The point I'm trying to make is that it seems that you need to have some probabilistic model of data generation and noise generation in order to be sure that the claims are true. If one can arbitrarily generate data or create noisy labels, it seems that one can find counter-examples to your claim.

Kevin Duh said...

By the way, a random thought: I wonder whether you can gain any information by looking at the distribution of c' for all dev points. Can we draw any relationship to boosting? i.e. does high c' have any relation to "harder to classify" points that get higher weights in boosting?

Yoav said...

Interesting. Thanks.

Here's my take on this issue (focusing on NLP problems):

If we consider the typical NLP problems in which linear models are being applied (broadly, these would be: local-context based tagging (WSD/POS/B-I-O or whatever), parser action prediction, re-reanking of rich structures (trees, sequences), and the various text classification tasks), then clearly the problem is, by and large (3) (do any of you really believe that our current feature representations for these tasks are suitable ones?), and when we try to augment the feature space we face intractability, or (4), or both.

So when facing an NLP problem, I don't need[*] a fancy algorithm to tell me where the problem lies -- it's in the feature representation.

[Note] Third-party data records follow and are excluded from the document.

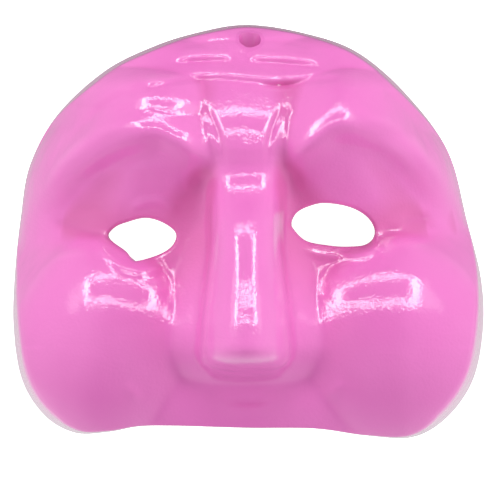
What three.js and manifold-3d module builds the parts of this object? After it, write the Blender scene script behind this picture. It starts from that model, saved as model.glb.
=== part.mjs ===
// Grotesque half mask of the popular theatre: one shell of pink glazed earthenware
// with two cut eye holes and one hanging hole, lying on its back rim with the face up.
// Millimetres. +X runs across the face, +Y to the forehead, +Z out of the face; the back rim is at Z = 0.
import * as THREE from 'three';
import Module from 'manifold-3d';
import { mergeVertices } from 'three/addons/utils/BufferGeometryUtils.js';

const wasm = await Module();
wasm.setup();

// Sizes across the face are laid out flat, in the plane of the back rim, as seen from this far in front
// of it; a point Z above the rim stands nearer the line through MIDDLE by the share Z / VIEW_DISTANCE.
const VIEW_DISTANCE = 520;

// The whole shell
const WALL = 4.8;                 // thickness of the clay
const BOWL_HEIGHT = 52;           // plain bowl under the features
const BOWL_FULLNESS = [2.7, 2.2]; // exponents of its profile
const BOWL_TOP_FULLNESS = 0.5;    // taken off the first one towards the forehead
const WALL_RISE = 88;             // how high the upright side wall would reach
const WALL_TURN = 14;             // exponent of its tight turn into the face
const LIP_ARCH_HEIGHT = 48;       // the cut lower edge rises this far off the ground in the middle
const LIP_ARCH_HALF_WIDTH = 63;
const MIDDLE = [0, -5];           // the outline is measured round this point

// Outline of the back rim, from the top middle clockwise
const OUTLINE = [
  [-0.7, 68.4], [18.2, 65.7], [36, 59.4], [52.5, 45.2], [66, 26.6], [72.3, 3.6], [76.9, -15.2],
  [77.6, -31.7], [74.4, -48.5], [66, -60.9], [54.5, -67.7], [39, -67.2], [22, -64.9], [0, -64.7],
  [-23.4, -64], [-36, -64.2], [-46, -66], [-57, -66.3], [-67, -60.7], [-74.6, -48.8], [-77.4, -31],
  [-76.9, -13], [-75, 5], [-72, 22], [-63, 38.6], [-47.5, 53], [-31.8, 61], [-17.2, 65.7],
];

// The bowl is higher where the brows stand on it, but not behind the nose
const BROW_FLOOR_RISE = 18;
const BROW_FLOOR_AT = 34;
const BETWEEN_BROWS = 15;         // half width of the gap between the two brows and sockets
const SOCKETS = [
  { at: [-38.5, 2], across: 30, along: 24, rise: -2.5, turn: 9, edge: 2 },
  { at: [39, 4], across: 30, along: 24, rise: -3.5, turn: -7, edge: 2 },
  { at: [-14, 20], across: 5, along: 8, rise: -5, turn: -20, edge: 1 },
  { at: [13, 19], across: 5, along: 8, rise: -5, turn: 20, edge: 1 },
];

// Lower edge of both brows, from one temple to the other, and the roll that runs along it
const BROW_EDGE = [
  [-69, 4], [-64, 12], [-54, 23], [-40, 30.7], [-29, 33.3], [-20, 28.6], [-12.5, 21.5], [-7, 19],
  [0, 19], [6, 19], [11, 21.5], [19, 28.6], [30, 34.8], [43, 31.5], [55, 22.5], [63, 12], [68, 4],
];
const BROW_RISE = 4.2;
const BROW_ABOVE = 9;             // half width of the roll towards the forehead
const BROW_BELOW = 4.5;           // and towards the eye
const BROW_END = 0.3;             // share of the line's length over which the roll fades out
const UNDERSIDE_SLOPE = 1.3;
const UNDERSIDE_ROUND = 2.2;

// Forehead: a low dome that bends down to the crown, with two shoulders and the thick brow ends on it
const FOREHEAD_TOP = 53.8;
const FOREHEAD_AT = 39.5;
const DOME_SLOPE = 0.68;
const DOME_ROUND = 1.2;           // how softly the slope begins
const DOME_HALF_WIDTH = 58;
const DOME_SIDE_DROP = 27;
const CROWN_AT = 58.5;
const CROWN_ROUND = 3.5;
const SHOULDERS = [
  { at: [-31, 53], across: 15, along: 13, rise: 3, turn: 0, edge: 1 },
  { at: [32, 52], across: 15, along: 13, rise: 3, turn: 0, edge: 1 },
];
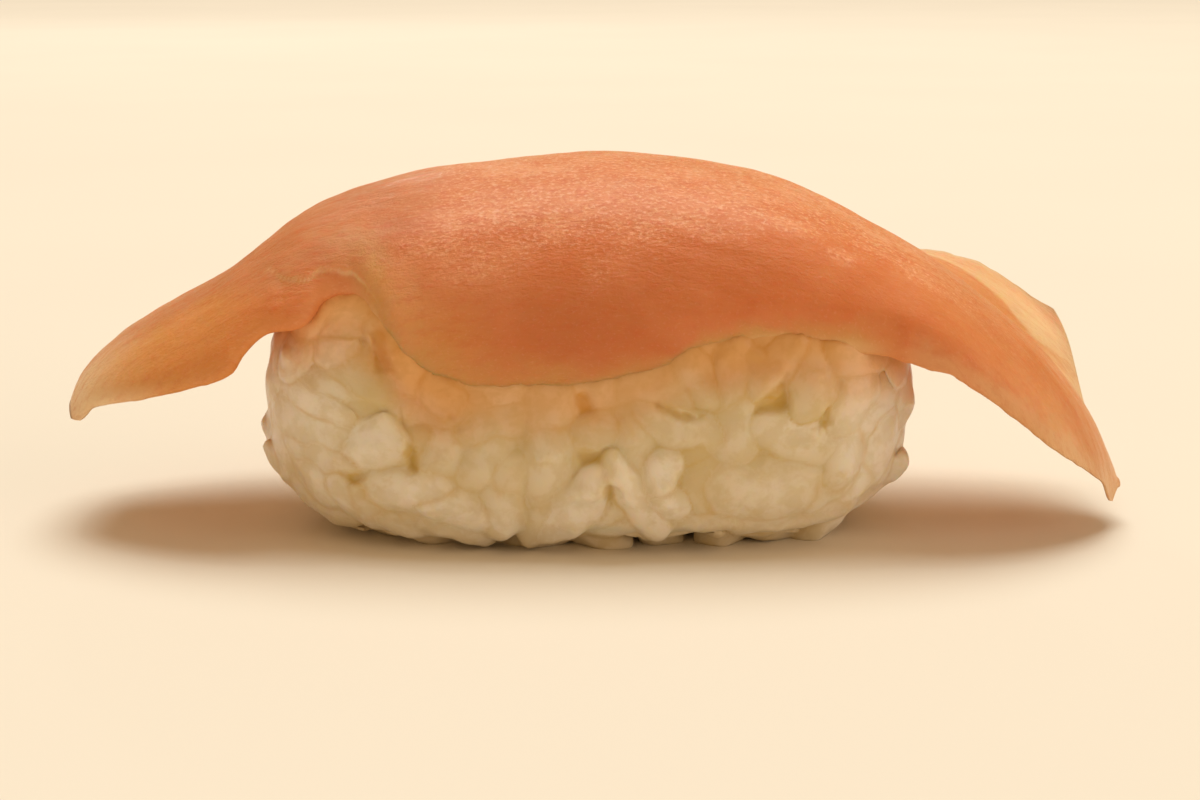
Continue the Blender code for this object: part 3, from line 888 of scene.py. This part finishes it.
def block_front(x, z):
    """The y of the block's front at a place in its front view."""
    upper = z > BLOCK_WIDEST_HEIGHT
    half_height = BLOCK_RISE if upper else BLOCK_FALL
    power = BLOCK_UPPER_POWER if upper else BLOCK_LOWER_POWER
    side = 1 - (abs(z - BLOCK_WIDEST_HEIGHT) / half_height) ** power
    plan = max(side, 0.0) ** (BLOCK_PLAN_POWER / power)
    width = max(plan - (abs(x - BLOCK_MIDDLE_X) / BLOCK_HALF_LENGTH) ** BLOCK_PLAN_POWER, 0.02)
    return -BLOCK_HALF_WIDTH * width ** (1 / BLOCK_PLAN_POWER)


def lay_grain(spot, lean, length, width, whiteness, proud, tilt, taper, bend):
    """A grain whose outer side stands proud of the block at the spot, and less so near the floor."""
    out = unit(block_slope(spot))
    proud -= FOOT_INSET * smooth(3.5, 0.0, spot[2])
    level = unit(np.cross((0.0, 0.0, 1.0), out))
    rising = np.cross(out, level)
    along = math.cos(lean) * level + math.sin(lean) * rising
    middle = spot + out * (proud - width * GRAIN_HEIGHT_SHARE / 2)
    tilted = math.cos(tilt) * along + math.sin(tilt) * out
    outward = unit(np.cross(tilted, np.cross(out, tilted)))
    return Grain(middle, tilted, outward, length, width, whiteness, taper, bend)


def front_grains(chance):
    """The grains of the table, laid on the block's front."""
    for x, z, length, width, lean, whiteness, proud in FRONT_GRAINS:
        spot = np.array([x, block_front(x, z), z])
        length = length * FRONT_GRAIN_GROWTH
        width = width * FRONT_GRAIN_GROWTH
        yield lay_grain(spot, math.radians(lean), length, width, whiteness, proud,
                        tilt=chance.gauss(0, LAID_TILT), taper=chance.uniform(-0.12, 0.12),
                        bend=chance.uniform(-0.3, 0.3))


def is_covered(spot):
    """True under the slice, where no grain would show."""
    edge = through(FRONT_EDGE if spot[1] < 0 else BACK_EDGE, spot[0])
    return abs(spot[0]) < COVERED_REACH and spot[2] > edge + COVERED_BY_SLICE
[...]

The interesting question, in my view, is then "can we identify these test cases for which our feature are not sufficient?".
Note this is not the same as asking "can we identify in advance where our classifier will fail". Rather, it's about sacrificing recall in favor of precision, by allowing our linear classifier to say "I don't know" on some of the cases.

* algorithms for identifying cases of (1) or (2), e.g. annotation errors/inconsistencies, are, ofcourse, of interest. But for a different reason.